The study is published in the journal Review of Behavioral Economics.


  1. Humans tend to flow through the path of least resistance. Difficult decisions are often postponed or simply pushed aside. A glowing example is politics. Politicians have made a science out of taking the easy road.

  2. Hmm, I think there are some flaws in the analysis. If a person has $500 to spend and the choice is to save $5 on $500 purchase or $5 on a $25 then why wouldn’t they logically go for the $25 purchase? If they bought the $500 item they would have a $495 item and have $5 in cash. If they went with the $25 item the could have bought 20 of them, saved a $100 and sold the nineteen they didn’t need at $25 so they would have one $20 item and $575. I guess that is the difference between an academically trained economist and an entrepreneurial street hustler

  3. “For example, if given the choice between saving $5 on a $25 product or saving $5 on a $500 product, prior research shows that most people will opt to save on the lower cost ($25) item.”

    What does this statement mean? How does one choose to save on one item versus another item? Are these $25 and $500 products competing for the same consumer? If so, a more straightforward explanation exists for why people buy the $25 product. If not, it’s a peculiar scenario in which us readers are asked to believe that buyers would look at a $500 tablet and and a $25 board game, and affirmatively decide to buy the board game not because of its affordability or suitability, but because the sale is a higher ratio of the price. I can’t buy that.

  4. Gordo53 has a valid point, to add to this people will postpone the decision until they only have 1 left, not necessarily the optimum call.

  5. This is crazy, and there is either a large assumption (frequency of purchasing said items) that has not been reported in this article, or not being realized by Dr. Mahmoudi.

    If I am buying something for $25 it means I am probably (assumption) buying it many times over like Toilet Paper. And if I see a pack of TP for $25 with a $5 off deal, I am buying it right away, no thought necessary. Because that will save me money and I know I will use it and if I do not buy it now and save $5 next month when I have to buy it again that $5 off probably will not be there and I will have missed out on it. Also if next month there is even a better deal and it is $6 off I will buy it again and I will not be unhappy that last month I saved only $5 I will just be happy that now I have saved a total of $11 on TP!

    Versus if I am paying $500 for something I am probably (assumption) only buying it once, or maybe once every 5-10 years. Like a TV or a dishwasher or a chair or something like that. So I am MUCH more willing to delay buying this item until I find the best deal possible. And $5 off a $500 item that I will only buy a few times in my life is a horrible deal. I am willing to delay buying something for $500 until I find the deal that I will like even if next month there is a deal $5 better. Because I would rather have had the said item for the past month then the extra $5 the new deal is at. Meaning if I bought a love seat for $500 and there was a $50 off deal, and then next month the same love seat has a deal for $55 off I would still rather have had the love seat for this past month even though it cost me $5 extra. However, I would not be happy at all if I bought the love seat this month for $5 off and then next month it was on sale for $50 off… I would see if I could return it and buy a new one for the extra $45 off.
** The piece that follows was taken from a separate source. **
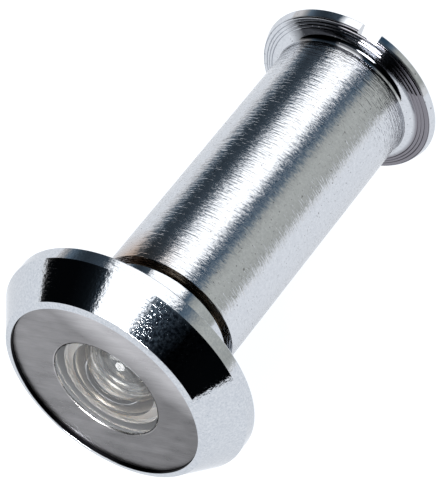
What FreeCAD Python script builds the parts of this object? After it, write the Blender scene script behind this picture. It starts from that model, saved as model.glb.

    Somebody needs to explain the starting assumptions. Also I doubt you can tell people you will only buy the $25 item once and have that solve the above problem. The fact is that $25 is not a ton of money, if I make a bad decision concerning $25 it will not be the end of the world, at least for most families in America. So frankly I do not care as much if I make the best possible decision about something that will have little impact on my life. On the other hand, if I mess up on a $500 purchase and lose it all, that is serious money. For many people you might be talking that now you cannot pay rent. Versus if I totally mess up on $25 that might mean I have to skip Starbucks this month. Meaning I am much more invested in making sure I make the correct decision on the $500 purchase, even if you tell me I will only buy each item once. I will think if I totally mess up on the $25 item who cares, I will skip Starbucks this month to fix my mistake. Versus maybe not being able to make rent…

    I think Dr. Mahmoudi is talking just numbers. But, the people she is asking are talking in life consequences, and the limited amount of time they have to make sure they make the best decision possible. Or another way of thinking about is that if you are making $10 an hour the $25 purchase is worth 2.5 hours of your life, were as $500 is worth 50 hours. For a purchase that is just 2.5 hours of my life I am not going to waste another 2.5 hours of my life making that small decision. But, 50 hours of my life is a weeks’ worth of my time… I will spend some energy making sure I make that decision correctly. Thinking of it like this would allow for changes in the person’s earning potential. Someone making $1,000 an hour is going to probably answer differently than someone making less than $1 an hour if you are just talking about $25 versus $500. If the question was based on how much of their life it took to make the purchase… you might get more similar answers.

    P.S. If you purchase the $25 item 20 times you will have spent $500, and saved $5 each time or a total of $100 saved. So maybe people are also instinctively making that calculation.

  6. One could make the case that this theory is an example of mental evaluation of differences or ratios…for example this theory has a different level of acceptance of vagueness and explanation of anything, and the ratio of completeness is low…

    Maybe flush this out more before dropping undeveloped or under developed concepts.